Instructions for the task »
Copy each line below in which the string "scene" occurs.

Records for processing »
* * * * * * * * *
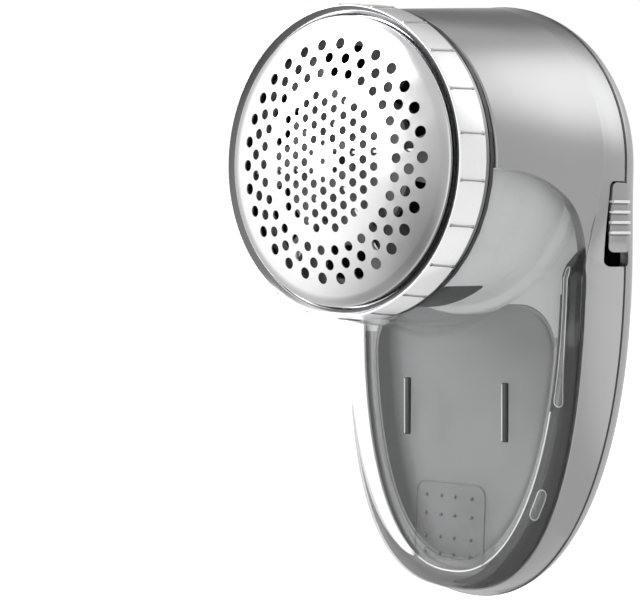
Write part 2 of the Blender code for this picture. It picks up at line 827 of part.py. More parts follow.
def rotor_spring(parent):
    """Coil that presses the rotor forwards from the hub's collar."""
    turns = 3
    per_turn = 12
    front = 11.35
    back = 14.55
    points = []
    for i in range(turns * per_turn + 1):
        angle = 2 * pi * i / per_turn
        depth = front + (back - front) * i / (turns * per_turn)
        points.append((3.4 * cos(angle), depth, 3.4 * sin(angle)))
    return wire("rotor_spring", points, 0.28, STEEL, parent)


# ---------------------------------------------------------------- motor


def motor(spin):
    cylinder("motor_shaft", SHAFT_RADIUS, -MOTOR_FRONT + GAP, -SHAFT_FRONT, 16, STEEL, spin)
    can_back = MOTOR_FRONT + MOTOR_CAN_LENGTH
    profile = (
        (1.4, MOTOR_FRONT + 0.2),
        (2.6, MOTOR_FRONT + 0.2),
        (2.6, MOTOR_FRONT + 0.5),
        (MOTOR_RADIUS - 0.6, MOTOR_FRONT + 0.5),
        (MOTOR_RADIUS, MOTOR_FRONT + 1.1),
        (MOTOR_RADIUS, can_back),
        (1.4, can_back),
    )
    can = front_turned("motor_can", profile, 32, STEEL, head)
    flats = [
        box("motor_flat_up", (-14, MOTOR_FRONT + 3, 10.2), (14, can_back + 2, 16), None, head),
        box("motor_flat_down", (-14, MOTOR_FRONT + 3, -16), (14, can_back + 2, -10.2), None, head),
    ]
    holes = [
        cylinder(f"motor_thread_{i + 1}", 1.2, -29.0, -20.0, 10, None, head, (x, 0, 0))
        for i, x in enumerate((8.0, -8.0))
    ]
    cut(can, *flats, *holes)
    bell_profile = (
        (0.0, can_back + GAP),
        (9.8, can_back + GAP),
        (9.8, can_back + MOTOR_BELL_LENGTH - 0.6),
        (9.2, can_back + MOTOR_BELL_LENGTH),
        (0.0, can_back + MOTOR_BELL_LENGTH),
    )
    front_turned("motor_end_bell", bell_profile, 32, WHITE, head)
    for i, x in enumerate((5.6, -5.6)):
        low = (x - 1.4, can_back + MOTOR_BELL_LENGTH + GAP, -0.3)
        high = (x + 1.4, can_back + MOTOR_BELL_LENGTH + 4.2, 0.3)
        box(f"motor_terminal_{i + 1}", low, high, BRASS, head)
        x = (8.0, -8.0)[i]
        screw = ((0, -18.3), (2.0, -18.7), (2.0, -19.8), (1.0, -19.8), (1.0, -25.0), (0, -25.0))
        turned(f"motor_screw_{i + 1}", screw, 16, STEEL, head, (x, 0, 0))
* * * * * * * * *
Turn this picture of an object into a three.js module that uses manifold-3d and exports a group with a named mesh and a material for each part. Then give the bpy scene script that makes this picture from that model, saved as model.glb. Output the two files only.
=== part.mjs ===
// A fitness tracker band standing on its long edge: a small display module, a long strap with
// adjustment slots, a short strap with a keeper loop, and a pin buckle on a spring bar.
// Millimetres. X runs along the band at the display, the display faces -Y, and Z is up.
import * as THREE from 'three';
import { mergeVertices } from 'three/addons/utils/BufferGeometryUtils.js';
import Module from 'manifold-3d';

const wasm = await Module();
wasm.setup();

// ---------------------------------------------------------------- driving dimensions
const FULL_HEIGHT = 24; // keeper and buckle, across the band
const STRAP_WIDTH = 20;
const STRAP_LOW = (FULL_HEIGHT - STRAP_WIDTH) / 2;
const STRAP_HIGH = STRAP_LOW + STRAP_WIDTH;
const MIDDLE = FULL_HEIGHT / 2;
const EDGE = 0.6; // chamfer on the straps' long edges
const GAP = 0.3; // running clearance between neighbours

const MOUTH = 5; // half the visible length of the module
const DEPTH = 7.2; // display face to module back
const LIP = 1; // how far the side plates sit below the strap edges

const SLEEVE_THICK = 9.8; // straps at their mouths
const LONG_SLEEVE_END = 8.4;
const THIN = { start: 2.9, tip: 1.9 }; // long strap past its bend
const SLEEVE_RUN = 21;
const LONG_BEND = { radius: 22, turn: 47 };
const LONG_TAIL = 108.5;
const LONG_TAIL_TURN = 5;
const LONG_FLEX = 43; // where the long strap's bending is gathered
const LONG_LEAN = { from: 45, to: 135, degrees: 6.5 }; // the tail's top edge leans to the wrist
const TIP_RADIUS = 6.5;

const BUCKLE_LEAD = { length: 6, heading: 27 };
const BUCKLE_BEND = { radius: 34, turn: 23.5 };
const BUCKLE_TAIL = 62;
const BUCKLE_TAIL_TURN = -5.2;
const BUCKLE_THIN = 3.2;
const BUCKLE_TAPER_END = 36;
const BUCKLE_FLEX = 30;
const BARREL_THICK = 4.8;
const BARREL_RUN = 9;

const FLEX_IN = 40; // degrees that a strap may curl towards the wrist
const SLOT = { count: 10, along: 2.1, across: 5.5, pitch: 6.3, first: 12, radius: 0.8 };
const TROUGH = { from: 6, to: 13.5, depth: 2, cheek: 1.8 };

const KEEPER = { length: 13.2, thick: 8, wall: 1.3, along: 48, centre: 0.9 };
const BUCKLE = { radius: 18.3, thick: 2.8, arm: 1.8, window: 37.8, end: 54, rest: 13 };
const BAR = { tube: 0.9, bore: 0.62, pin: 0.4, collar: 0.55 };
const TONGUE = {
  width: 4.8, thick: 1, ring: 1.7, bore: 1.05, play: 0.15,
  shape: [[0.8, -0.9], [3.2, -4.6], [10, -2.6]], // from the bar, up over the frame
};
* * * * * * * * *
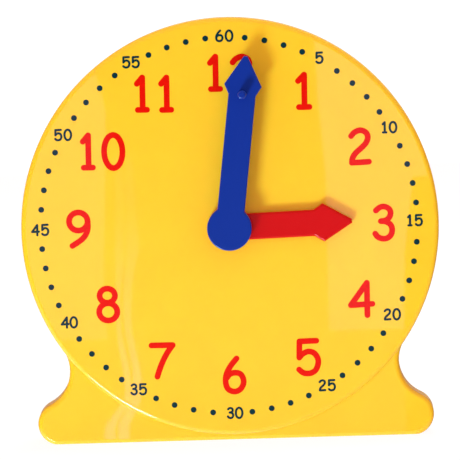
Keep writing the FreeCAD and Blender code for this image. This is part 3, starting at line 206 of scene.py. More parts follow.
* * * * * * * * *
Full solution »
Turn this picture of an object into a three.js module that uses manifold-3d and exports a group with a named mesh and a material for each part. Then give the bpy scene script that makes this picture from that model, saved as model.glb. Output the two files only.
Keep writing the FreeCAD and Blender code for this image. This is part 3, starting at line 206 of scene.py. More parts follow.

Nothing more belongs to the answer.